В 1936 году Эрнест Кольман стал секретарем горкома, курировавшим науку. Его отдел, в котором не было ни одного ученого, надзирал за деятельностью сотен научно-исследовательских институтов. «…Нужны были энциклопедические знания, такие, какими никто из нас не обладал, — вспоминал Кольман, — да в наше время никто обладать и не может. Как и всюду тогда, работали мы не только днем, но и по ночам, до рассвета, но я убежден, что не с большой пользой, а отчасти даже с вредом для дела». Сложилась парадоксальная ситуация: интеллектуальной жизнью Москвы руководили люди, глубоко не сведущие в науке и культуре — Каганович и Хрущев.
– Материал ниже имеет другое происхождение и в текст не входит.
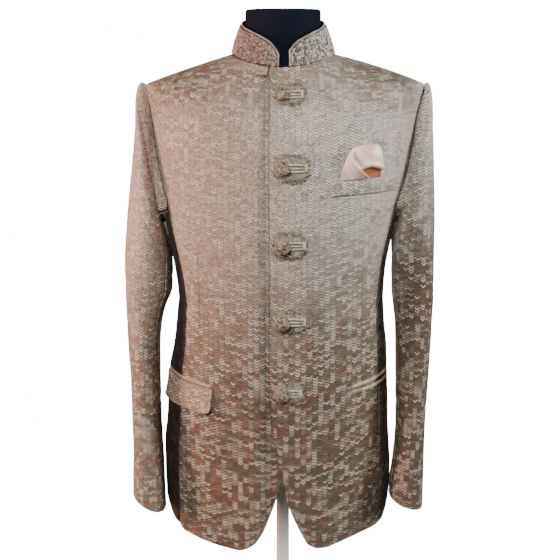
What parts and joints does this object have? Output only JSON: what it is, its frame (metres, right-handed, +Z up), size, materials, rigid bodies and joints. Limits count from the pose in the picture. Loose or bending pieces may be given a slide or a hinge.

Однако о них обоих Кольман вспоминал с теплотой, по крайней мере в этот период: «Оба они перекипали жизнерадостностью и энергией — эти два таких разных человека, которых, тем не менее, сближало многое. Особенно у Кагановича была прямо сверхчеловеческая работоспособность… Каганович был склонен к систематичности и даже теоретизированию, Хрущев же к практицизму, к техницизму. Помнится, как мы с Хрущевым посетили в Политехническом музее выставку новейших советских изобретений, когда он, как ребенок, восхищался „говорящей бумагой“ — подобием магнитофонной ленты, на которую мы оба что-то наговорили, а пришедшая с нами Катя [жена Кольмана] пропела какую-то песенку».